Une catastrophe ferroviaire fait 45 morts à Lac Mégantic. Quelques semaines plus tard, @rdimatin parle du «tourisme de catastrophe» qui se pratique dans cette petite ville du Québec.

 

[Complément du 31 décembre 2015]

Dans la neuvième livraison de l’émission The New Yorker Radio Hour, datée du 18 décembre 2015, David Remnick évoque le «crisis tourism».

 

Références

Blanc-Gras, Julien, Touriste, Vauvert, Au diable vauvert, 2011, 259 p.

McKean, Erin, Aftercrimes, Geoslavery, and Thermogeddon. Thought-Provoking Words from a Lexicographer’s Notebook, New York, TED Conferences, LLC, 2011. Édition numérique.

Vraiment ?

L’Oreille tendue n’hésite pas à avoir recours au Grand dictionnaire terminologique de l’Office québécois de la langue française. Elle y trouve généralement des réponses précises à ses questions. Elle n’est pas toujours d’accord avec ces réponses, mais, au moins, les choses sont claires.

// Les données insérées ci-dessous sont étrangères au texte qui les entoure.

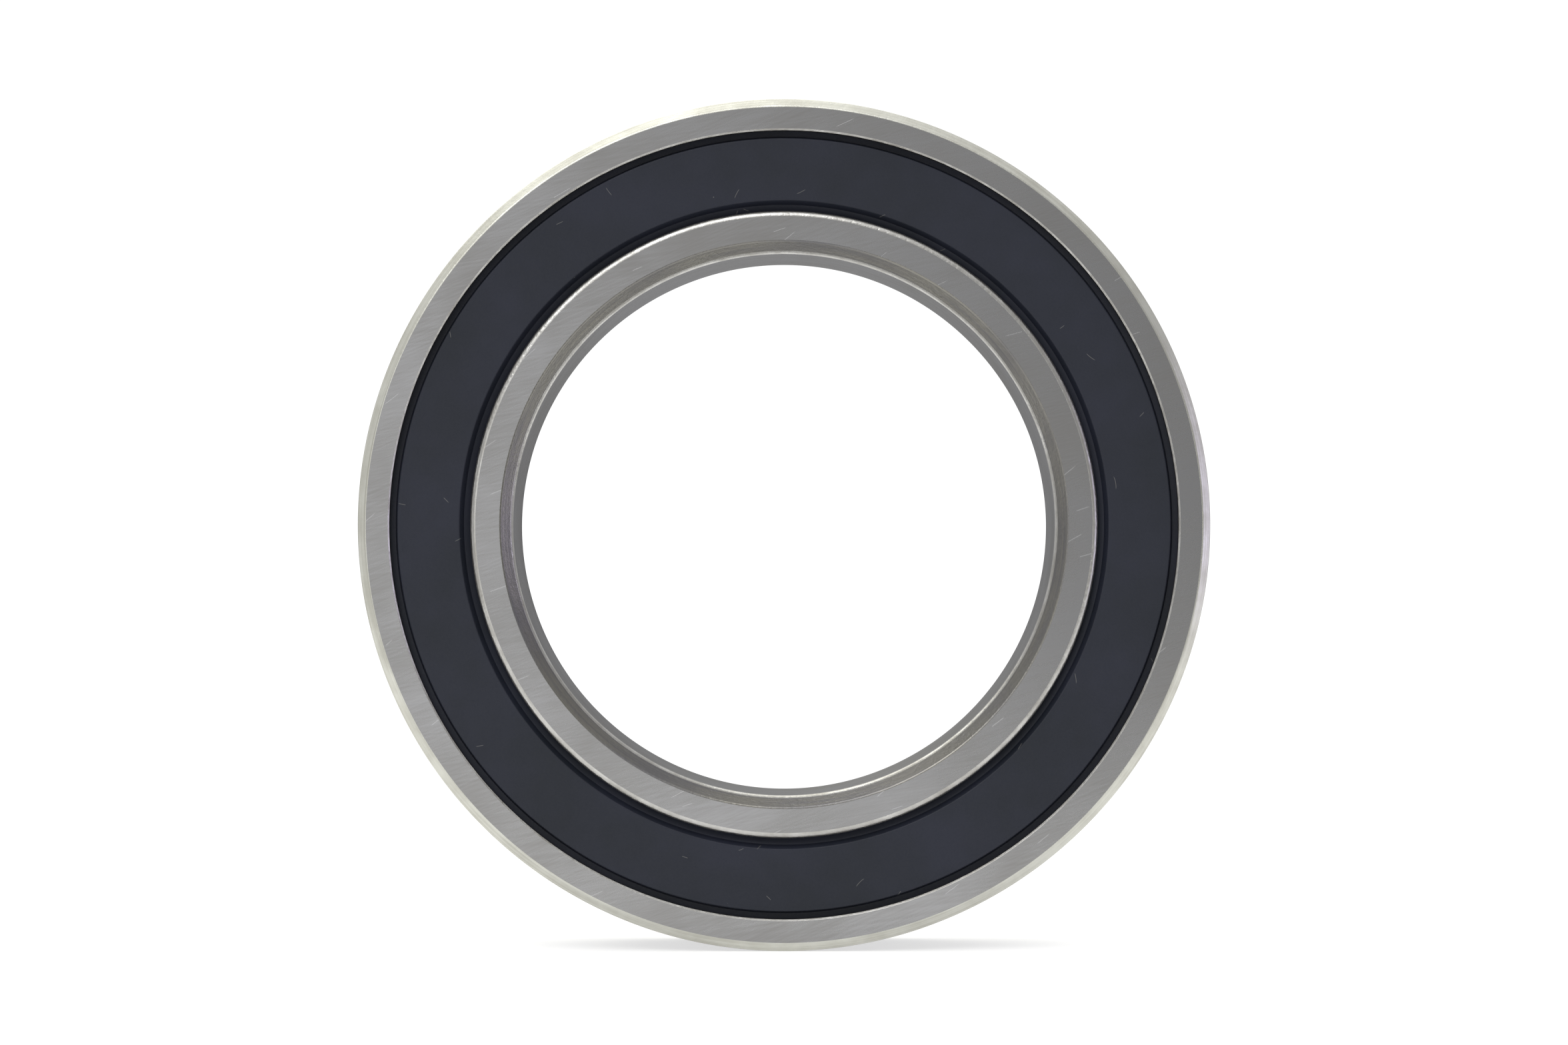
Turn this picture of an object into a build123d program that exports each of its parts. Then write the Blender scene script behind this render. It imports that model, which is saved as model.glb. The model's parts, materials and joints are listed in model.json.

Puis, un jour, des sources conjugales proches attirent son attention sur la définition suivante :

Se dit des emballages munis d’un trou ou d’une fente permettant de suspendre les articles aux broches d’un panneau de présentation.

Quel est le mot ainsi défini, dont le «quasi-synonyme» serait «brochable» et qui vient de «l’anglais pegboard désignant le panneau de présentation permettant l’accrochage des objets» ? Pegboardable.

Subitement, l’Oreille a une petite crainte. Pegboardable ? Vraiment ?

P.-S. — Pendant que nous y sommes : ça se prononce comment ?

 

[Complément du 14 juillet 2014]

La question se pose maintenant en France, écrit Loïc Depecker en 2013 : «Cet exercice d’adaptation du français n’est pas sans risque. Ainsi du terme peg-board, en cours de traduction : “présentoir garni de supports pour accrocher des articles”. La traduction proposée pour l’instant est celle de panneau d’accrochage. Soit. Mais comment traduire peg-boardable (“se dit des articles dont le conditionnement permet la présentation sur un panneau d’accrochage”). Faut-il préférer accrochable, panneautable, autre chose ? C’est là qu’on aperçoit les changements qui sont en cours dans le français d’aujourd’hui. Des termes apparaissent, qu’on n’aurait pas cru devoir être créés en français. Comment faire panneautable, si on n’a pas panneauter ? À moins que panneauter existe quelque part dans une entreprise ou dans l’esprit d’un grand penseur ! C’est là une autre affaire !» (p. 58).

 

Référence

Depecker, Loïc, «Le français est-il une langue moderne ?», dans François Gaudin (édit.), la Rumeur des mots, Rouen, Presses universitaires de Rouen et du Havre, 2013, p. 43-60.